Start with love

Bringing a spiritual perspective to daily life

The search for comfort and understanding goes on in Uganda after the mass suicide in March by members of the Movement for the Restoration of the Ten Commandments. For spiritual seekers everywhere, it raises the questions, What will really guide people to a holier life? Where can we turn in this world for safety and comfort? Do we have a direct relation to God? If so, what does it do for us?

Those who seek their relation to the creator - the one who the Bible says knows our "downsitting" and our "uprising" (Ps. 139:2) - can find that God knows and cares for each of us unconditionally. This God is Love itself.

There is a naturalness to seeking something better than the turmoil and agony of this world. Some may think this can happen only by disassociation from other people. But there is a spiritual separateness we all can have, which in fact will make our daily lives more useful, productive, and enjoyable - and will not keep us removed from a world that needs us in it.

It is the act of loving.

The Bible says, "We love him [God], because he first loved us" (I John 4:19). It also cautions, in the words of Jesus, that we "cannot serve God and mammon" (Matt 6:24). Perhaps the idea is not to separate from humanity in an attempt to find God, but simply to love God more than all else. This is an individual quest.
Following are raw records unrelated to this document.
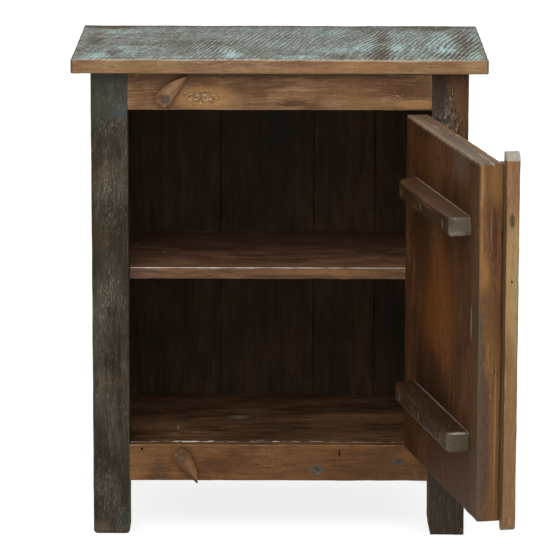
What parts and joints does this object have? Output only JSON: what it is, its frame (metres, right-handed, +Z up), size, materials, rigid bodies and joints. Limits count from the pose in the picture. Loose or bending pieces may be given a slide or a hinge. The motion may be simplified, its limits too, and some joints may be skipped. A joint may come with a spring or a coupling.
{
  "type": "nightstand",
  "caption": "Small timber nightstand with an overhanging painted top, square legs, a fixed shelf and a hinged ledged door held shut by wooden turn buttons.",
  "frame": {"origin": "on the floor, midway between the outside faces of the legs", "axes": "+X to the right seen from the front, -Y towards the front, +Z up"},
  "size_m": [0.5796, 0.7473, 0.6635],
  "materials": {
    "painted_top": "old grey-turquoise paint worn back to saw-marked timber, matt wax",
    "leg_timber": "dark weathered timber, rough, brushed and waxed",
    "rail_timber": "warm brown timber with knots, satin wax",
    "frame_timber": "brown timber, satin wax",
    "side_timber": "brown boards, satin wax",
    "back_timber": "dark brown boards, matt wax",
    "shelf_timber": "dark brown boards with worn edges, satin wax",
    "cleat_timber": "sawn timber strips, matt",
    "door_timber": "reddish brown boards, satin wax",
    "batten_timber": "dark bars with pale rubbed ends, satin wax",
    "strip_timber": "tan timber strip, satin wax",
    "button_timber": "carved tan timber, satin wax",
    "steel": "plain steel, slightly dulled",
    "nail_steel": "dull steel"
  },
  "bodies": {
    "carcass": {"back_board_1": "back_timber", "back_board_2": "back_timber", "back_board_3": "back_timber", "back_board_4": "back_timber", "back_board_nails": "nail_steel", "back_bottom_rail": "frame_timber", "back_left_leg": "leg_timber", "back_right_leg": "leg_timber", "back_top_rail": "frame_timber", "bottom_board_back": "shelf_timber", "bottom_board_front": "shelf_timber", "cleat_nails": "nail_steel", "cleat_screws": "nail_steel", "front_bottom_rail": "rail_timber", "front_left_leg": "leg_timber", "front_right_leg": "leg_timber", "front_top_rail": "rail_timber", "left_bottom_cleat": "cleat_timber", "left_bottom_rail": "frame_timber", "left_shelf_cleat": "cleat_timber", "left_side_board_back": "side_timber", "left_side_board_front": "side_timber", "left_top_cleat": "cleat_timber", "left_top_rail": "frame_timber", "leg_hinge_screws": "steel", "lower_button_screw": "steel", "lower_hinge_leg_leaf": "steel", "lower_hinge_pin": "steel", "right_bottom_cleat": "cleat_timber", "right_bottom_rail": "frame_timber", "right_shelf_cleat": "cleat_timber", "right_side_board_back": "side_timber", "right_side_board_front": "side_timber", "right_top_cleat": "cleat_timber", "right_top_rail": "frame_timber", "shelf": "shelf_timber", "top_board_back": "painted_top", "top_board_front": "painted_top", "top_board_middle": "painted_top", "upper_button_screw": "steel", "upper_hinge_leg_leaf": "steel", "upper_hinge_pin": "steel"},
    "door": {"batten_nails": "nail_steel", "closing_strip": "strip_timber", "closing_strip_nails": "nail_steel", "door_hinge_screws": "steel", "door_inner_board_1": "door_timber", "door_inner_board_2": "door_timber", "door_inner_board_3": "door_timber", "door_outer_board_1": "door_timber", "door_outer_board_2": "door_timber", "door_outer_board_3": "door_timber", "lower_batten": "batten_timber", "lower_hinge_door_leaf": "steel", "upper_batten": "batten_timber", "upper_hinge_door_leaf": "steel"},
    "upper_turn_button": {"upper_turn_button": "button_timber"},
    "lower_turn_button": {"lower_turn_button": "button_timber"}
  },
  "joints": [
    {"name": "door_hinge", "type": "hinge", "parent": "carcass", "child": "door", "pos_m": [0.204, -0.1632, 0.36], "axis": [0, 0, 1], "range_deg": [-101.4, 68.6]},
    {"name": "upper_button_turn", "type": "hinge", "parent": "carcass", "child": "upper_turn_button", "pos_m": [-0.154, -0.1626, 0.607], "axis": [0, 1, 0], "range_deg": [-10, 175]},
    {"name": "lower_button_turn", "type": "hinge", "parent": "carcass", "child": "lower_turn_button", "pos_m": [-0.1335, -0.1626, 0.1108], "axis": [0, 1, 0], "continuous": true}
  ]
}
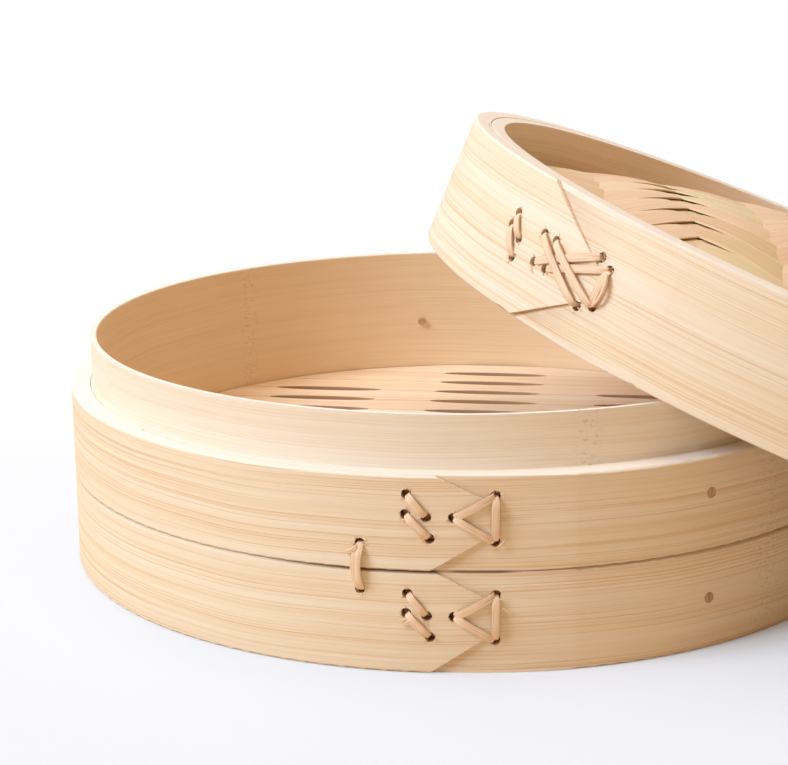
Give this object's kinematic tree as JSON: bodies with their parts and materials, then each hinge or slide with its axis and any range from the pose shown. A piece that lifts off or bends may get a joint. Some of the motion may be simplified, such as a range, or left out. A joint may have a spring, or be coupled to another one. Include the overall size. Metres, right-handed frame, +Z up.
{
  "type": "bamboo steamer basket",
  "caption": "Round bamboo steamer tier with a slatted floor and laced hoops, and its woven domed lid leaning on it.",
  "frame": {"origin": "on the tier's axis at the foot of its lower outer hoop, in the plane of the surface it stands on", "axes": "+Z up along the tier's axis through its lip, +X towards the side where the lid leans, -Y towards the laced lap of the hoops"},
  "size_m": [0.3699, 0.259, 0.1374],
  "materials": {
    "outer_bamboo": "natural split bamboo, bare",
    "inner_bamboo": "planed thin bamboo, bare",
    "floor_bamboo": "planed bamboo slats, bare",
    "woven_bamboo": "plaited bamboo strips, bare",
    "lacing_strip": "split rattan and bamboo skin strips",
    "peg_bamboo": "whittled bamboo pegs"
  },
  "bodies": {
    "basket": {"cross_batten_1": "floor_bamboo", "cross_batten_2": "floor_bamboo", "cross_batten_3": "floor_bamboo", "cross_batten_4": "floor_bamboo", "floor_slat_01": "floor_bamboo", "floor_slat_02": "floor_bamboo", "floor_slat_03": "floor_bamboo", "floor_slat_04": "floor_bamboo", "floor_slat_05": "floor_bamboo", "floor_slat_06": "floor_bamboo", "floor_slat_07": "floor_bamboo", "floor_slat_08": "floor_bamboo", "floor_slat_09": "floor_bamboo", "floor_slat_10": "floor_bamboo", "floor_slat_11": "floor_bamboo", "floor_slat_12": "floor_bamboo", "floor_slat_13": "floor_bamboo", "floor_slat_14": "floor_bamboo", "floor_slat_15": "floor_bamboo", "floor_slat_16": "floor_bamboo", "floor_slat_17": "floor_bamboo", "front_tie_lash": "lacing_strip", "inner_hoop": "inner_bamboo", "ledger_hoop": "inner_bamboo", "lower_hoop_pegs": "peg_bamboo", "lower_hoop_stitches": "lacing_strip", "lower_outer_hoop": "outer_bamboo", "lower_triangle_lacing": "lacing_strip", "rear_tie_lashes": "lacing_strip", "upper_hoop_pegs": "peg_bamboo", "upper_hoop_stitches": "lacing_strip", "upper_outer_hoop": "outer_bamboo", "upper_triangle_lacing": "lacing_strip"},
    "lid": {"dome_lining": "woven_bamboo", "dome_outer_weave": "woven_bamboo", "lid_cross_lacing": "lacing_strip", "lid_lower_inner_hoop": "inner_bamboo", "lid_lower_pegs": "peg_bamboo", "lid_outer_hoop": "outer_bamboo", "lid_stitches": "lacing_strip", "lid_upper_inner_hoop": "inner_bamboo", "lid_upper_pegs": "peg_bamboo"}
  },
  "joints": [
    {"name": "lid_lift", "type": "slide", "parent": "basket", "child": "lid", "axis": [0, 0, 1], "range_m": [0, 0.13]}
  ]
}
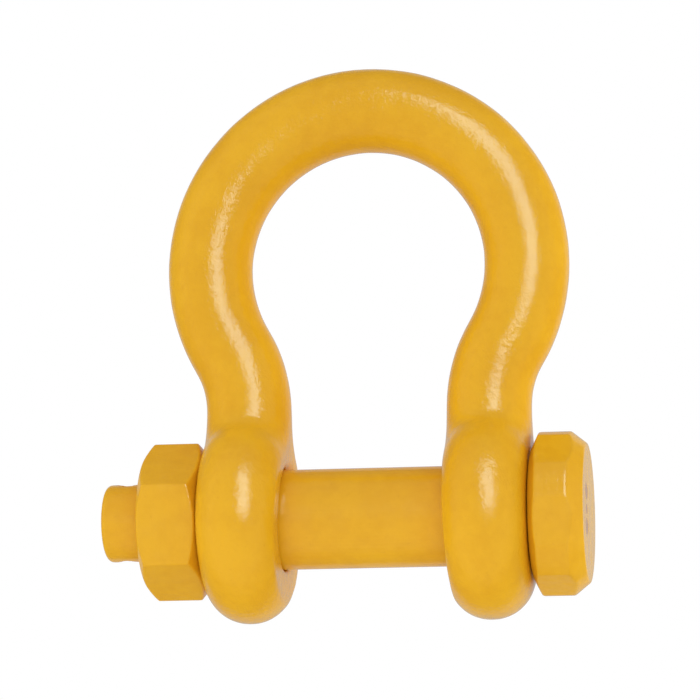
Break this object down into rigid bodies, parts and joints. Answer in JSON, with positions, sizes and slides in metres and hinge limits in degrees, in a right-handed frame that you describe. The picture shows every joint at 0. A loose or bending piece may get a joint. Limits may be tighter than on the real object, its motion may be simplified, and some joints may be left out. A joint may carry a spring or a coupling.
{
  "type": "bow shackle",
  "caption": "Forged bow shackle with rounded eyes, a hexagon-headed bolt threaded at one end and a hexagon nut; opens when the bolt is drawn out.",
  "frame": {"origin": "on the bolt's axis, half way between the two eyes", "axes": "+X along the bolt towards its head, +Y through the bow away from the front, +Z from the bolt up to the crown of the bow"},
  "size_m": [0.1361, 0.058, 0.1572],
  "materials": {
    "bow_paint": "gloss yellow paint on forged steel",
    "bolt_paint": "gloss yellow paint on forged and turned steel",
    "nut_paint": "gloss yellow paint on forged steel"
  },
  "bodies": {
    "bow": {"bow_body": "bow_paint"},
    "bolt": {"safety_bolt": "bolt_paint"},
    "nut": {"hexagon_nut": "nut_paint"}
  },
  "joints": [
    {"name": "nut_turn", "type": "hinge", "parent": "bow", "child": "nut", "pos_m": [-0.0545, 0, 0], "axis": [-1, 0, 0], "range_deg": [0, 13861]},
    {"name": "bolt_travel", "type": "slide", "parent": "bow", "child": "bolt", "axis": [1, 0, 0], "range_m": [0, 0.12224]}
  ],
  "couplings": [
    {"joint": "nut_turn", "follows": "bolt_travel", "rad_per_m": 1979}
  ]
}
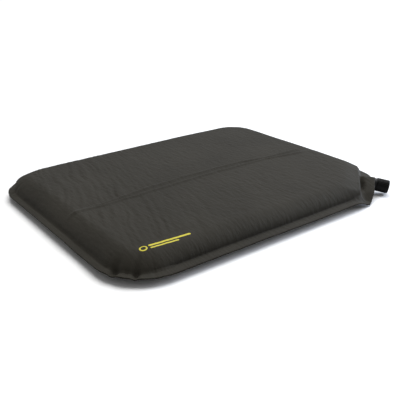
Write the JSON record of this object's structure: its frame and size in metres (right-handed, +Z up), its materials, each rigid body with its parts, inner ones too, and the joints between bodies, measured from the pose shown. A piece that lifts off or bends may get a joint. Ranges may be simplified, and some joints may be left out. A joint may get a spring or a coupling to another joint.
{
  "type": "self-inflating foam seat pad",
  "caption": "Rounded rectangular self-inflating foam pad with a welded flange, and a screw-cap twist valve in one cut corner.",
  "frame": {"origin": "on the floor under the middle of the pad", "axes": "+Z up, +X along the length towards the end with the valve, +Y across the width, away from the valve's corner"},
  "size_m": [0.406, 0.33, 0.0261],
  "materials": {
    "cover_fabric": "matte",
    "airtight_film": "satin",
    "open_cell_foam": "matte",
    "print_ink": "matte",
    "valve_plastic": "satin",
    "cap_plastic": "satin",
    "seal_rubber": "matte"
  },
  "bodies": {
    "pad": {"top_cover": "cover_fabric", "bottom_cover": "cover_fabric", "top_film": "airtight_film", "bottom_film": "airtight_film", "foam_core": "open_cell_foam", "printed_mark": "print_ink", "valve_body": "valve_plastic", "valve_core": "valve_plastic", "plug_seal": "seal_rubber", "stem_seal": "seal_rubber"},
    "cap_carrier": {"retainer_ring": "valve_plastic"},
    "cap": {"valve_cap": "cap_plastic"}
  },
  "joints": [
    {"name": "cap_travel", "type": "slide", "parent": "pad", "child": "cap_carrier", "axis": [0.6266, -0.7609, -0.1685], "range_m": [0, 0.0024]},
    {"name": "cap_turn", "type": "hinge", "parent": "cap_carrier", "child": "cap", "pos_m": [0.17199, -0.14063, 0.0123], "axis": [0.6266, -0.7609, -0.1685], "range_deg": [0, 360]}
  ],
  "couplings": [
    {"joint": "cap_turn", "follows": "cap_travel", "rad_per_m": 2618}
  ]
}
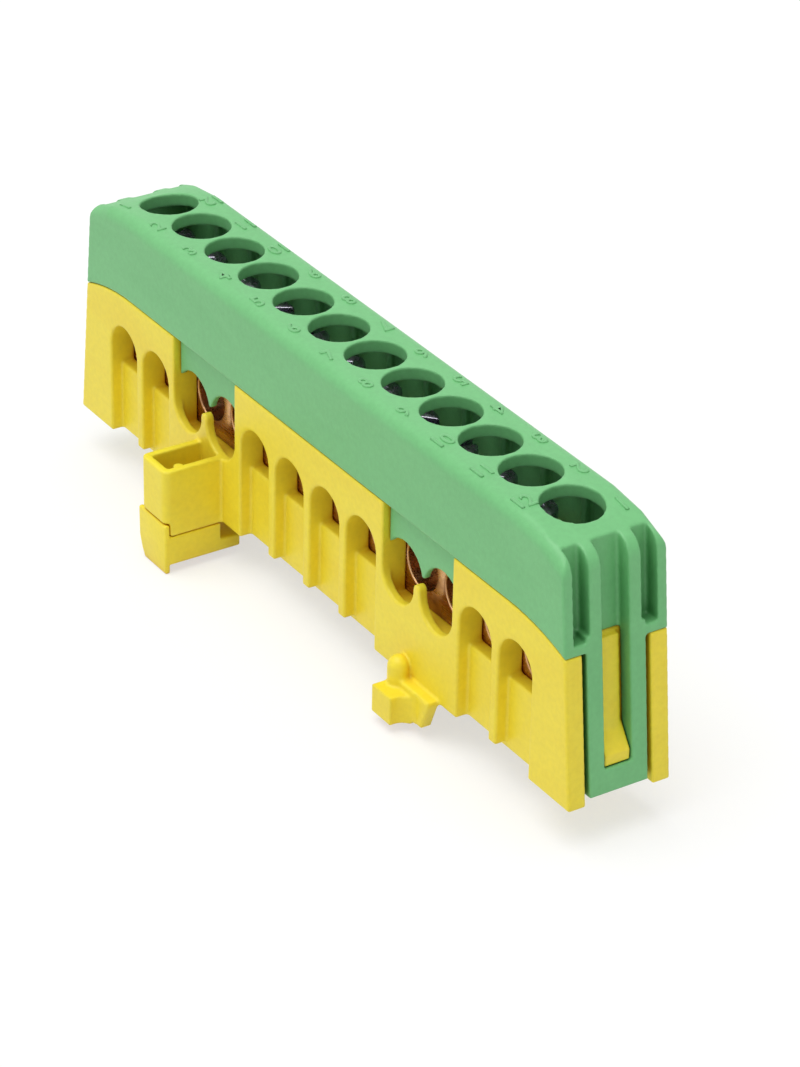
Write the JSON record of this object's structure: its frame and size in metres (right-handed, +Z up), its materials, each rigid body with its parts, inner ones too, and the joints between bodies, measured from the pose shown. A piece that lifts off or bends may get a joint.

This is a purpose that can help us help ourselves and others.

But how do we know we are loving God more than materialism ("mammon")? According to the founder of the Monitor, Mary Baker Eddy, "Simply asking that we may love God will never make us love Him; but the longing to be better and holier, expressed in daily watchfulness and in striving to assimilate more of the divine character, will mould and fashion us anew, until we awake in His likeness" ("Science and Health with Key to the Scriptures," pg. 4).

The Ten Commandments all have to do with love (see Ex. 20:3-17). The first five are about loving God, and the last five are about loving one another. This is the way Jesus summed them up: "Thou shalt love the Lord thy God with all thy heart, and with all thy soul, and with all thy mind. This is the first and great commandment. And the second is like unto it, Thou shalt love thy neighbour as thyself" (Matt. 22:37-39).

So, how does this relate to overcoming the fears that surround our days? To finding a safe place to worship? Coming to know like-minded believers without stepping outside of society? Starting with love alone, we can go a long way toward alleviating fear for ourselves or for the world. St. John wrote of this in his first letter to the early Christian church: "There is no fear in love; but perfect love casteth out fear: because fear hath torment. He that feareth is not made perfect in love" (I John 4:18).

The commandments of divinity are put simply in that one word love. When we are feeling unloved or unloving - no matter how justified - that's the time to act in love. And the excuses for not loving just aren't valid.

Start where you are, and begin to count the things you do love! For me, it's my cat curled up on the couch; the sunbeams splashing color on the floor; the inchworm steadily making its way up the fronds of the plant by my desk; the thought of a child's smile; the tenderness of God's care. This softens the heart and causes me to respond with good thinking, holier thinking, timeless thinking. This is the action of expressing God, Love, in daily living.

Love knows no political or circumstantial rivalry. Right where we are, we can commit the act of loving, and find that love breaks the grip of fear or pain or sorrow. Love is the healer in every thought and prayer about our day, our place, our world.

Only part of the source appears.